Before I ever tested different chocolates or purchased a Robostir, I already had the reputation of making great fudge. I had a recipe that worked well, even though it took awhile to make and used expensive ingredients. Looking back, I can see that I already had everything I needed to test my business concept. A recipe can always be better refined, but it was “close enough” to confirm interest and prove that my fudge was worthy of scaling.
Nowadays, when I’m trying to get an idea off the ground, I ask myself, “How can use what I already have to take this to market quickly? What shortcuts can I take to start selling sooner?” I used to find valor in making my product as perfect as possible before showing it to people, thinking that doing something challenging was more worthwhile than doing something easy. But now I’ve learned that even taking the easiest path is quite difficult.
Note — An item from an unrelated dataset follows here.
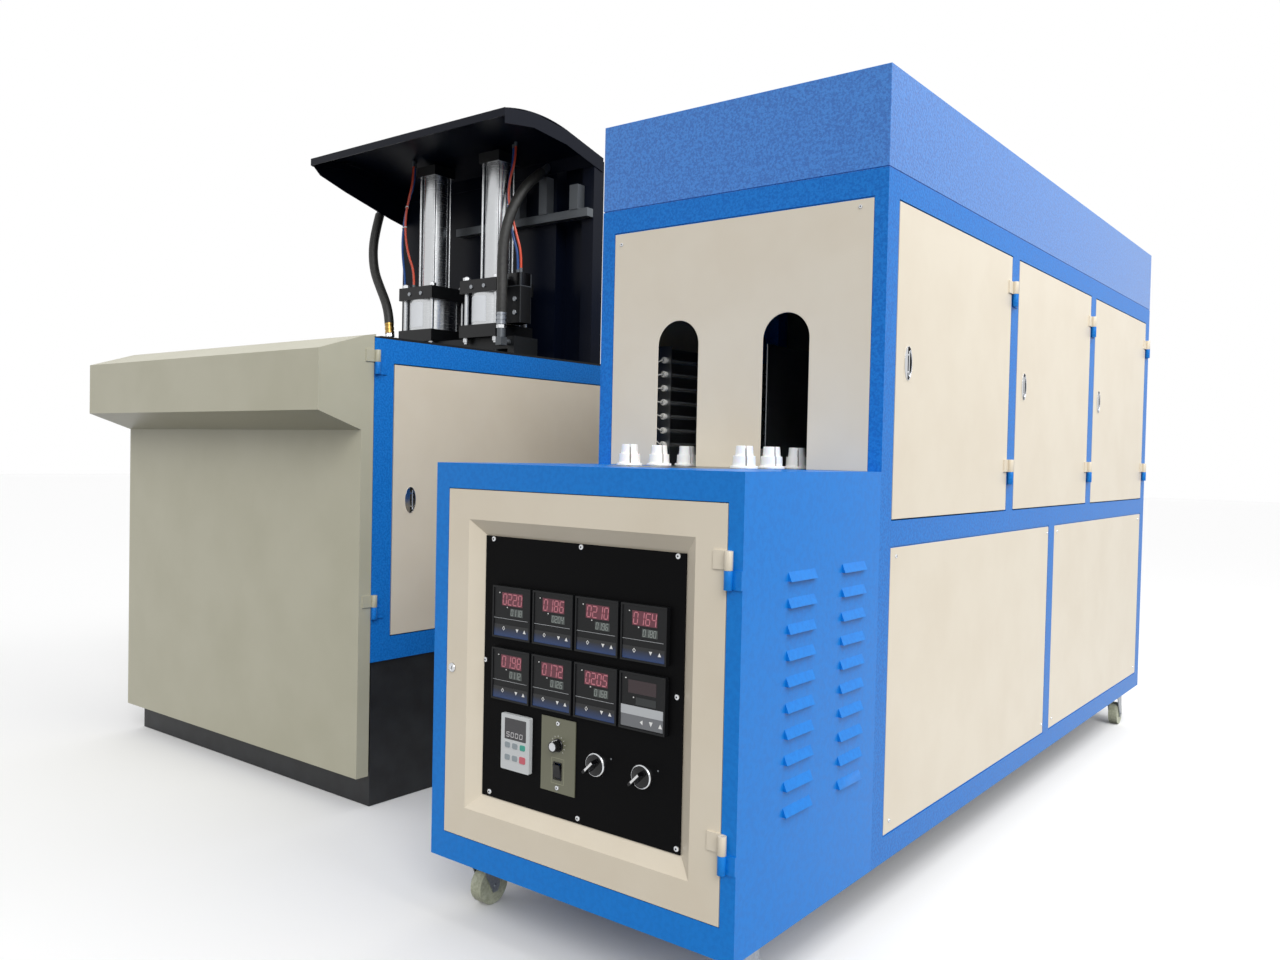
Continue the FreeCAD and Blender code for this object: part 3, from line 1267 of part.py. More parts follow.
def clamp_frame():
    """Bed beams, fixed platen, ram plate, four tie bars and the clamp cylinder."""
    front = FIXED_MOULD_Y - PLATEN_T
    pieces = []
    for x in (BLOW_CX - TIE_BAR_X, BLOW_CX + TIE_BAR_X):
        pieces.append(block(x - BED_W / 2, x + BED_W / 2, BY0 + CONSOLE_BACK, BY1 - 2 * SEAT_T,
                            PLINTH_H + BLOW_TUBE, BED_TOP))
    for y in (front, RAM_PLATE_Y):
        plate = platen(y, PLATEN_T)
        plate = plate.fuse(block(BLOW_CX - PLATEN_W / 2, BLOW_CX + PLATEN_W / 2, y,
                                 y + PLATEN_T, BED_TOP, PLATEN_Z0))
        pieces.append(plate)
    for x, z in tie_bar_centres():
        pieces.append(rod(TIE_BAR_R, V(x, front - TIE_BAR_NUT, z),
                          V(x, RAM_PLATE_Y + PLATEN_T + TIE_BAR_NUT, z)))
    start = V(BLOW_CX, RAM_FRONT, RAM_Z)
    inner = V(BLOW_CX, RAM_FRONT + RAM_CAP, RAM_Z)
    end = V(BLOW_CX, RAM_PLATE_Y, RAM_Z)
    barrel = ring(RAM_BORE + RAM_WALL, RAM_BORE, inner, end)
    cap = ring(RAM_BORE + RAM_WALL, RAM_ROD_R + FIT, start, inner)
    return join(pieces + [barrel, cap])


def moving_platen():
    plate = platen(PLATEN_Y, PLATEN_T)
    for x, z in tie_bar_centres():
        plate = plate.cut(rod(TIE_BAR_R + FIT, V(x, PLATEN_Y, z), V(x, PLATEN_Y + PLATEN_T, z)))
    back = RAM_PLATE_Y - FIT
    shaft = rod(RAM_ROD_R, V(BLOW_CX, PLATEN_Y + PLATEN_T, RAM_Z), V(BLOW_CX, back, RAM_Z))
    piston = rod(RAM_BORE - FIT, V(BLOW_CX, back - RAM_PISTON, RAM_Z), V(BLOW_CX, back, RAM_Z))
    return join([plate, shaft, piston])


def bottle(x, y):
    """Inside shape of one bottle, hanging neck up from the mould's top face."""
    profile = [(0, 0)] + [(r, -depth) for r, depth in BOTTLE]
    profile.append((0, -BOTTLE_CROWN))
    return turned(profile, V(x, y, MOULD_TOP))


def mould_block(y):
    return block(BLOW_CX - MOULD_W / 2, BLOW_CX + MOULD_W / 2, y, y + MOULD_T,
                 MOULD_TOP - MOULD_H, MOULD_TOP)


def guide_places():
    half = MOULD_W / 2 - GUIDE_IN
    return [(BLOW_CX + dx, MOULD_TOP - dz) for dx in (-half, half)
            for dz in (GUIDE_IN, MOULD_H - GUIDE_IN)]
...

Building for sale, rather than scale, is about getting in the market as quickly as you can. The extra time spent perfecting a product is time lost getting early customer feedback that could affect your direction. As fun as it is to create something new, it’s not that fun to learn that nobody wants it… after spending days/months/years finishing it. It’s much more fun to start moving in the right direction early on and create something people really want, and the way to do that is to make something — anything — that people can buy and use immediately.
As it turned out, the Robostir didn’t work as well as I had hoped. But over the course of making many batches, I discovered something that prevented me from even needing it. I should have started researching the Robostir when I was making more batches of fudge than I could count and bored out of my mind. If I had done that, maybe I’d already be scaling my fudge business.